THE REQUEST >>
Look through the data for the string "bodies". Copy every line where it is found.

SOURCE EXCERPT >>
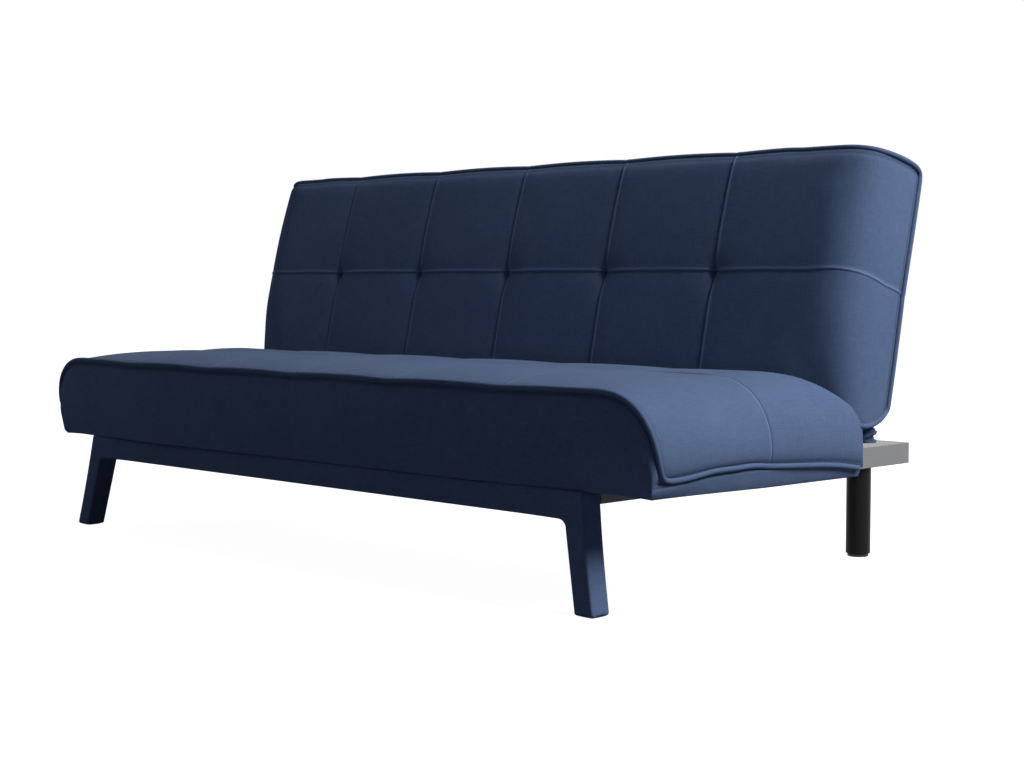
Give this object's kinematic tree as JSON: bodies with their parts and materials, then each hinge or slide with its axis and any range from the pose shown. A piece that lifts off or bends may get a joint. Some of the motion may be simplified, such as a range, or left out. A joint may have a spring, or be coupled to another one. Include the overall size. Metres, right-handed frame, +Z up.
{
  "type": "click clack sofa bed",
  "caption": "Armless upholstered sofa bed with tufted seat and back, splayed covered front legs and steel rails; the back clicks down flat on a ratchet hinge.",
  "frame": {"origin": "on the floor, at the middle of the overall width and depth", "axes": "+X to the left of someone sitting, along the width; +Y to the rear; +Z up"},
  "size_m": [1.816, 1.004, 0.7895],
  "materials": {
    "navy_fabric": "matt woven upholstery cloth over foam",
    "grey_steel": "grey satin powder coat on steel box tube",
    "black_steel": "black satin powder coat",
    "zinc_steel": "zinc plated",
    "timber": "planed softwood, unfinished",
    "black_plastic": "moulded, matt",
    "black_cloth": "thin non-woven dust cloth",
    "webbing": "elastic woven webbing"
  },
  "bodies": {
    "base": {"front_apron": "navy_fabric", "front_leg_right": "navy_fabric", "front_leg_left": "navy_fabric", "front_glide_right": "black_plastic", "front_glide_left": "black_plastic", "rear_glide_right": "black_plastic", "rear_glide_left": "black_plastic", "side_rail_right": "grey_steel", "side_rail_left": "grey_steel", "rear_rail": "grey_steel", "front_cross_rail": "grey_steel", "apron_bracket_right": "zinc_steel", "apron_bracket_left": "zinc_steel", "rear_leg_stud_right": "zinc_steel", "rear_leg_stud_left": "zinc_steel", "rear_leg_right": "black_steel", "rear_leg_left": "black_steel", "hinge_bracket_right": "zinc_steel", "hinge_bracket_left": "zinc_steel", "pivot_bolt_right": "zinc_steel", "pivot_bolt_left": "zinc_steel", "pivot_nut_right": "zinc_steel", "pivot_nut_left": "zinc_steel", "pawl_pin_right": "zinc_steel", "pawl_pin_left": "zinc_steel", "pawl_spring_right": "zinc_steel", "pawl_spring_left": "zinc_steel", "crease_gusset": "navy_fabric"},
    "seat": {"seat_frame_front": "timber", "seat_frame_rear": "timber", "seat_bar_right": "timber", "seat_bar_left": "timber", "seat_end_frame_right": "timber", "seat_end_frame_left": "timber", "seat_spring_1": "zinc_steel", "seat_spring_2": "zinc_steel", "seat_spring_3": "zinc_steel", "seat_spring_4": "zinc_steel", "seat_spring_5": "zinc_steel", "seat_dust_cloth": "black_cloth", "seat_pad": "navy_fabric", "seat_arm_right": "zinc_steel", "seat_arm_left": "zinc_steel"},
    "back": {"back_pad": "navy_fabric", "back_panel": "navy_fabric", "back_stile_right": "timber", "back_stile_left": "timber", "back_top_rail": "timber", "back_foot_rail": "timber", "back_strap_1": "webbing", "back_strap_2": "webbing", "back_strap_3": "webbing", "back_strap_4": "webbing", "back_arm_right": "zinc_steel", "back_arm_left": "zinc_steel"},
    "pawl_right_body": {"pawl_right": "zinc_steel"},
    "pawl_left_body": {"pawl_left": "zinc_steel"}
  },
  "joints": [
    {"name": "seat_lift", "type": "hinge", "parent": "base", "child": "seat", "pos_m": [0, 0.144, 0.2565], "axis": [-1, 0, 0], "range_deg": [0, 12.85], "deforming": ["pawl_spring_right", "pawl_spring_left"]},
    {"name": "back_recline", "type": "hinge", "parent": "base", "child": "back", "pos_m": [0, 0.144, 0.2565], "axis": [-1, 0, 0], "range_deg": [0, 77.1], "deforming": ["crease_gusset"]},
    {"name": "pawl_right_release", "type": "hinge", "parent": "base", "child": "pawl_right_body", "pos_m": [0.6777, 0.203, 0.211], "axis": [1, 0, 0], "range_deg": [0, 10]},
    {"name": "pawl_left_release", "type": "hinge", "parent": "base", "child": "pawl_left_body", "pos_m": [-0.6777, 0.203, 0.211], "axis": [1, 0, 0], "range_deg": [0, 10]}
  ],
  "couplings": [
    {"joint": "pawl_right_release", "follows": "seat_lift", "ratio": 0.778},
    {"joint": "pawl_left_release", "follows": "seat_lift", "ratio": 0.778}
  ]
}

IN RESPONSE >>
Give this object's kinematic tree as JSON: bodies with their parts and materials, then each hinge or slide with its axis and any range from the pose shown. A piece that lifts off or bends may get a joint. Some of the motion may be simplified, such as a range, or left out. A joint may have a spring, or be coupled to another one. Include the overall size. Metres, right-handed frame, +Z up.
  "bodies": {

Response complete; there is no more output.